** start of Records shown **
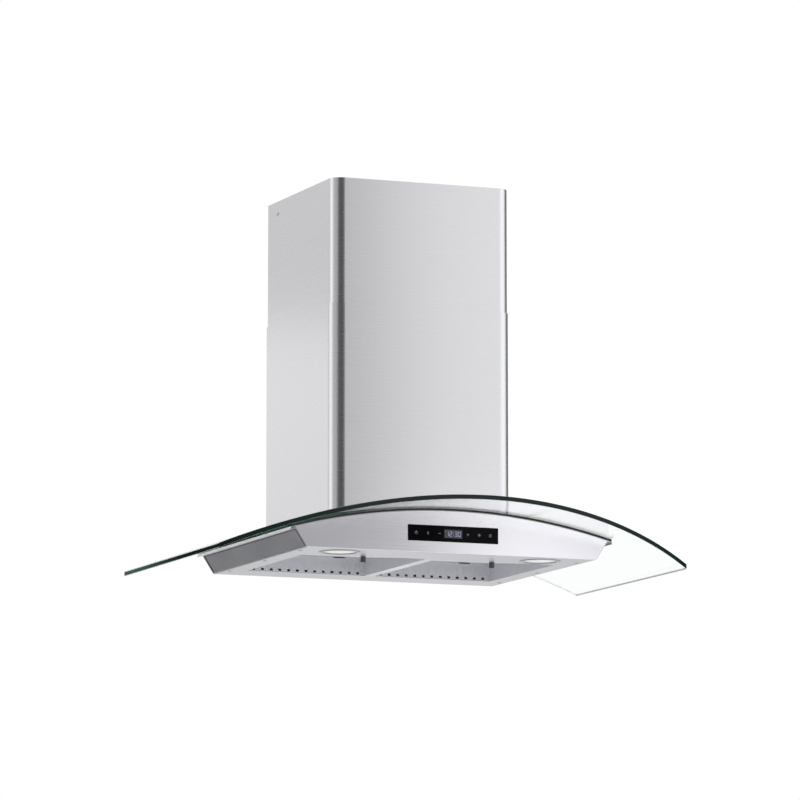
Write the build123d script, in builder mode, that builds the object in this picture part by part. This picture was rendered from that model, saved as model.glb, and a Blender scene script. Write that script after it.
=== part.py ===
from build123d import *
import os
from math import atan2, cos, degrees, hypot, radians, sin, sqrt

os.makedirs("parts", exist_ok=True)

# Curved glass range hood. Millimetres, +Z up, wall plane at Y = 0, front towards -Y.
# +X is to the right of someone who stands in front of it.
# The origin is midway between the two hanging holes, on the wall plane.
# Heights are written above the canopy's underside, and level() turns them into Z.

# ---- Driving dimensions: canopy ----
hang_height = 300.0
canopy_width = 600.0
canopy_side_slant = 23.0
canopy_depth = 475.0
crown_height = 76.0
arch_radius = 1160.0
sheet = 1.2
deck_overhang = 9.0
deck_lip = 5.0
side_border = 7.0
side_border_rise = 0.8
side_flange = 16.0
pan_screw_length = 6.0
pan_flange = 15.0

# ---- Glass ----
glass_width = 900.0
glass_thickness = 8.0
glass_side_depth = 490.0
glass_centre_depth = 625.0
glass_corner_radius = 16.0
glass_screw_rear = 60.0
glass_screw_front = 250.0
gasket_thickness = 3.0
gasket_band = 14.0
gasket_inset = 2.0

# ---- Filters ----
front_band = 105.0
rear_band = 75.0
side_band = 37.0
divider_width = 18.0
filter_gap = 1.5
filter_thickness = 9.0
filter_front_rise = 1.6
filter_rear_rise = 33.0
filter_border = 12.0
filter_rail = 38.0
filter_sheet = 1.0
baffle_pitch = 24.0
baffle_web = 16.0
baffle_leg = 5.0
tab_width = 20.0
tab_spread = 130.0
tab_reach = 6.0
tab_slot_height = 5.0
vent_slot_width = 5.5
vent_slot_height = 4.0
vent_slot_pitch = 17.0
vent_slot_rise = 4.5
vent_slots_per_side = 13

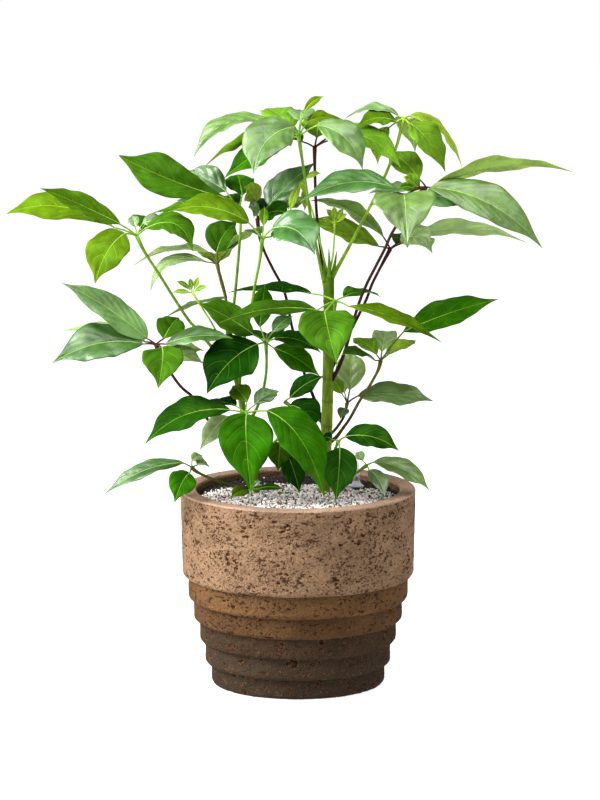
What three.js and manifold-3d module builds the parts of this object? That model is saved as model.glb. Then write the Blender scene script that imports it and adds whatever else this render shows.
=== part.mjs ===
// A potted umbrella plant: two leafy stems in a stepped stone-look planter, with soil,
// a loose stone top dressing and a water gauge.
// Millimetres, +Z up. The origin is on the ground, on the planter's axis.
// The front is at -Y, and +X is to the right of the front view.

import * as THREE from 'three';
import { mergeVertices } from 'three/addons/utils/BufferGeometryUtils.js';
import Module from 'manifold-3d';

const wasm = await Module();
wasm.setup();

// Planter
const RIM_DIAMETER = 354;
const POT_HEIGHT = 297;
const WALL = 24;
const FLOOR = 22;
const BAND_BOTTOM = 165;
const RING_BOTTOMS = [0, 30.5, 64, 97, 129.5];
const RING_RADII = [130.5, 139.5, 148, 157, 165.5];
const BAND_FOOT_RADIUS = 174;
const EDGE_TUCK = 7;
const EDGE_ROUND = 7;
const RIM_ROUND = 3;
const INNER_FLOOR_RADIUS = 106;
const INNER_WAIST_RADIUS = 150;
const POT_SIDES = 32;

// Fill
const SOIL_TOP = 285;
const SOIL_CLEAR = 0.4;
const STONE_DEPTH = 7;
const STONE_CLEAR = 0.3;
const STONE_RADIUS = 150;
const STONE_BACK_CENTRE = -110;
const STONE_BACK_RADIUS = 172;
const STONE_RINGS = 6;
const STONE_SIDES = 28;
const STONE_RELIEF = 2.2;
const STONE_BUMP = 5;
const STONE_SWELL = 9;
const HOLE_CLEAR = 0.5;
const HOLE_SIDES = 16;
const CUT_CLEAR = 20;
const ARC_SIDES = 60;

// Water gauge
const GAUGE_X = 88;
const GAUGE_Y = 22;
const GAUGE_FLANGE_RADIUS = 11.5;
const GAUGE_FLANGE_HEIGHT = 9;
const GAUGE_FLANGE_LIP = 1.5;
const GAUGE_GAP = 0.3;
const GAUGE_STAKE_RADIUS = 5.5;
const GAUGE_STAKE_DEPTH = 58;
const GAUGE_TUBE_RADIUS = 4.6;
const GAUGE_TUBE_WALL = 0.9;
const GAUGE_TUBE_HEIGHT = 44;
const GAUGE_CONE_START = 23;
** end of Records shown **
(Challenge): From the opening line of the data above, please print each line as written up to and including the line that contains "gasket_inset = 2.0", and nothing more.

(Task answer):
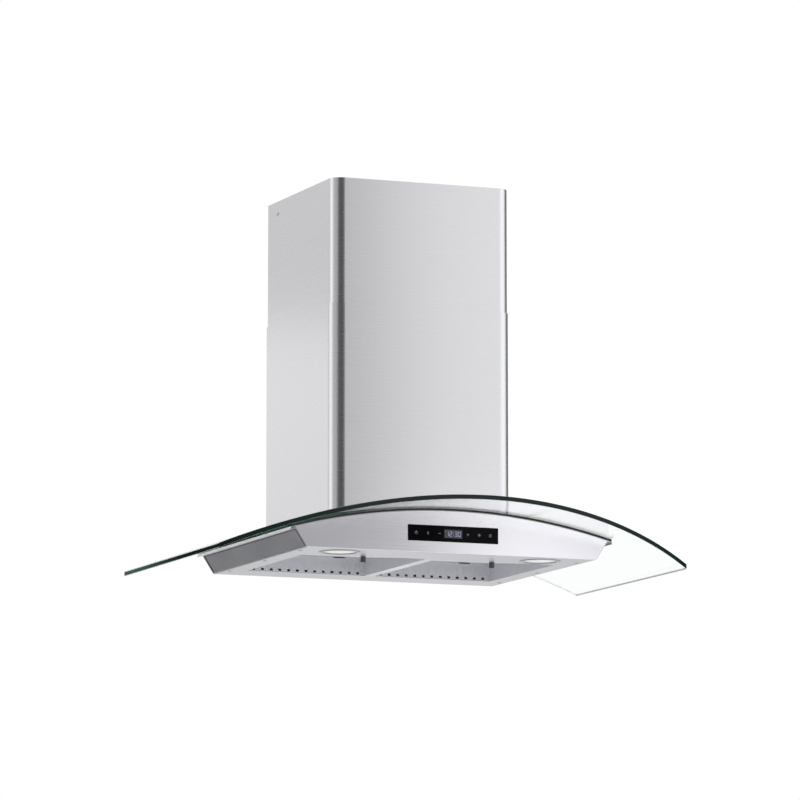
Write the build123d script, in builder mode, that builds the object in this picture part by part. This picture was rendered from that model, saved as model.glb, and a Blender scene script. Write that script after it.
=== part.py ===
from build123d import *
import os
from math import atan2, cos, degrees, hypot, radians, sin, sqrt

os.makedirs("parts", exist_ok=True)

# Curved glass range hood. Millimetres, +Z up, wall plane at Y = 0, front towards -Y.
# +X is to the right of someone who stands in front of it.
# The origin is midway between the two hanging holes, on the wall plane.
# Heights are written above the canopy's underside, and level() turns them into Z.

# ---- Driving dimensions: canopy ----
hang_height = 300.0
canopy_width = 600.0
canopy_side_slant = 23.0
canopy_depth = 475.0
crown_height = 76.0
arch_radius = 1160.0
sheet = 1.2
deck_overhang = 9.0
deck_lip = 5.0
side_border = 7.0
side_border_rise = 0.8
side_flange = 16.0
pan_screw_length = 6.0
pan_flange = 15.0

# ---- Glass ----
glass_width = 900.0
glass_thickness = 8.0
glass_side_depth = 490.0
glass_centre_depth = 625.0
glass_corner_radius = 16.0
glass_screw_rear = 60.0
glass_screw_front = 250.0
gasket_thickness = 3.0
gasket_band = 14.0
gasket_inset = 2.0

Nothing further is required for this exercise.